ELIAS: That depends. I would say that there are many different directions that that can move in. Some in the direction of companionship. Some in the direction of helpmates. Some in the direction of partners in relation to creations, therefore similar to business partners. Some simply in relation to research. But it simply depends on what the people want to engage with them, how the people choose to be sharing and engaging with them. Therefore it could be many, many different types of expressions.

JEAN-FRANÇOIS: Yes. So basically what you’re saying is that there is no really set direction with this and its place in the new economy that’s going to be in place by the end of the century?

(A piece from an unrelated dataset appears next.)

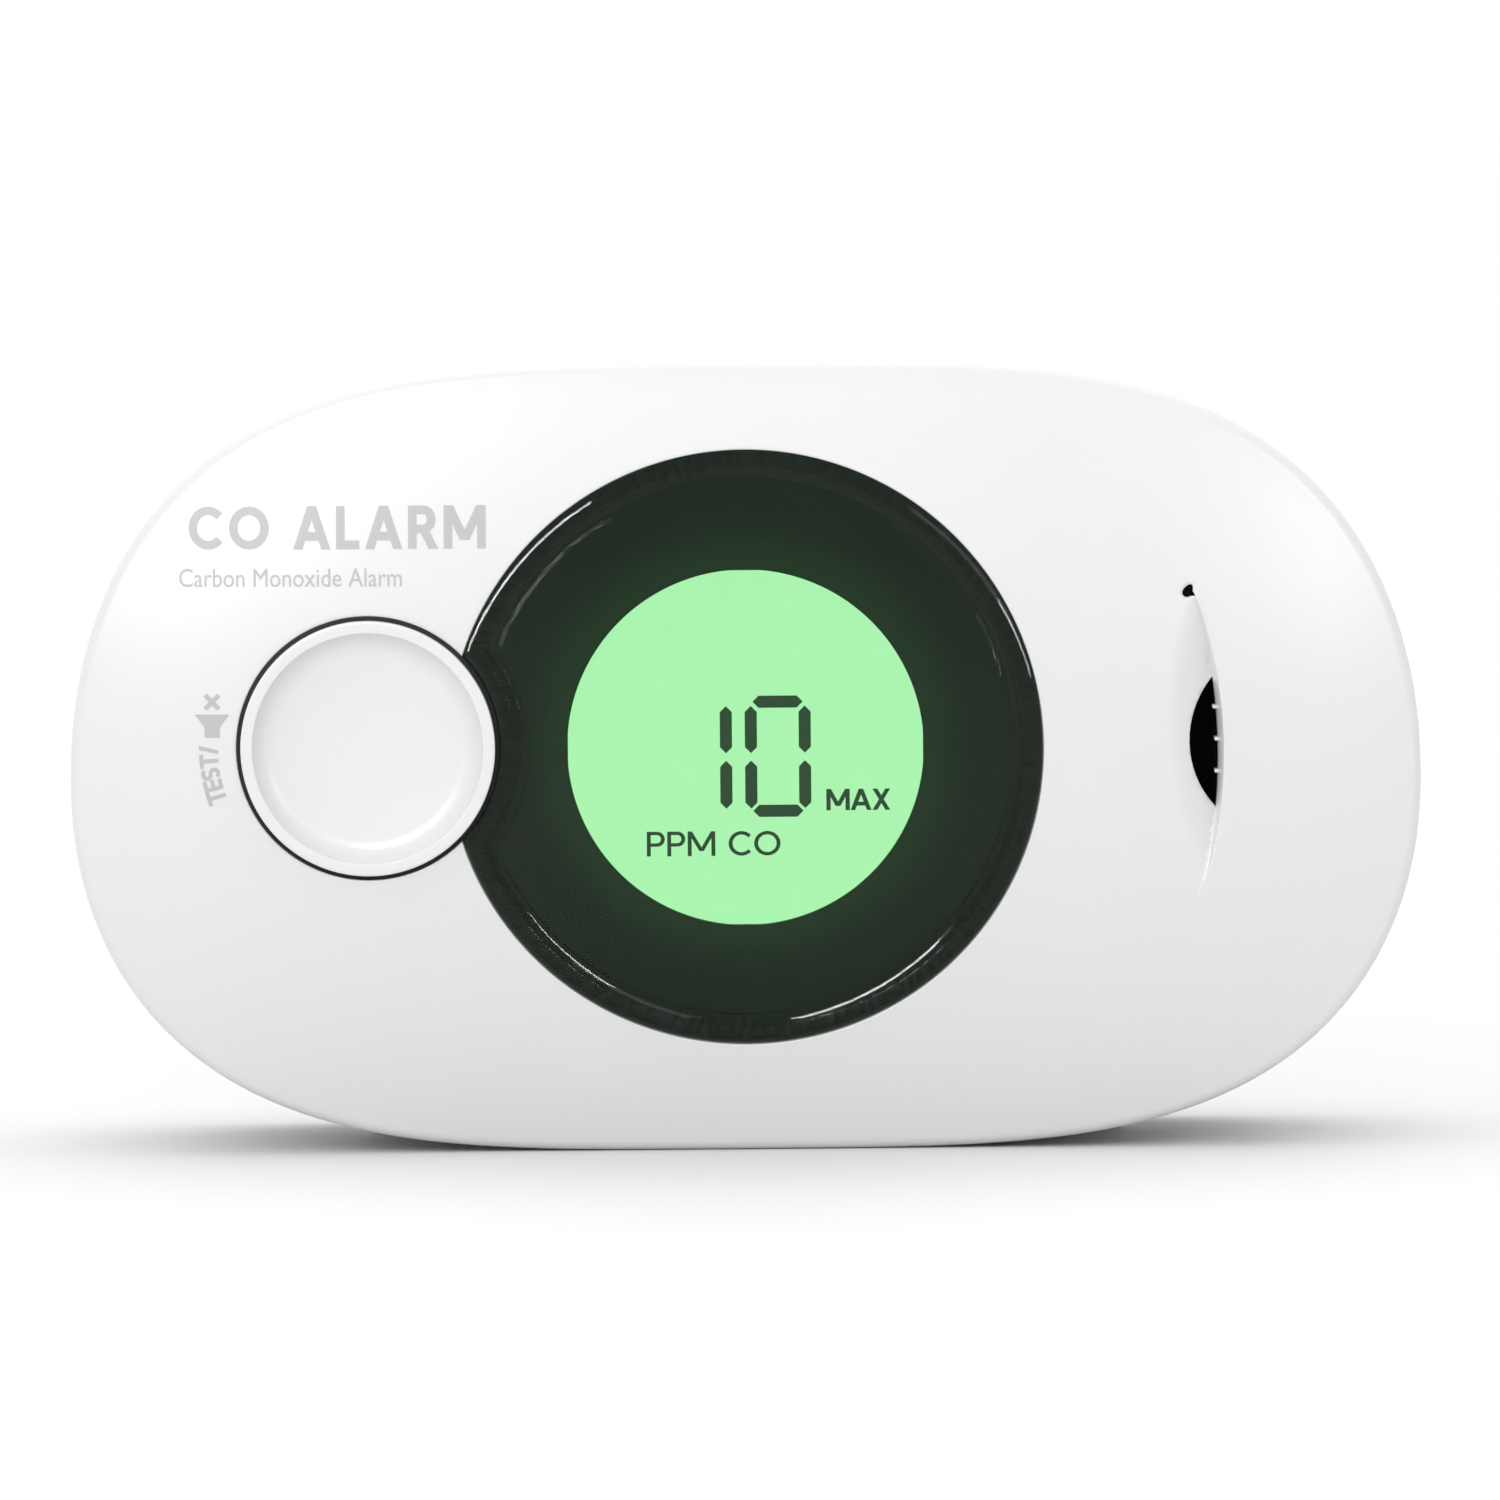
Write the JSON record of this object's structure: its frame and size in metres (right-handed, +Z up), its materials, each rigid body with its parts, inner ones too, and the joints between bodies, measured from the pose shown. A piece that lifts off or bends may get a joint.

ELIAS: No. Not at this point.

JEAN-FRANÇOIS: Yeah, yeah, yeah. I mean, you know it’s not that hard to imagine some pretty dire scenarios with artificial intelligence, but—

ELIAS: Meaning what?

JEAN-FRANÇOIS: Equally, like the reverse is true as well. Well, you know, in a way at least for now, at least for the moment being, it looks like all these AI applications, it’s moving in a direction where it’s making choices for us. And that was going to be a question, actually. With its automating processes, even like creativity and artistry is being increasingly invested by that automation. How does this fit with the shift? Like how is the technology that makes more and more choices for us compatible with the direction of the shift? Or is it merely displacing creativity and choice-making to new areas, while relieving us from involvement in other areas?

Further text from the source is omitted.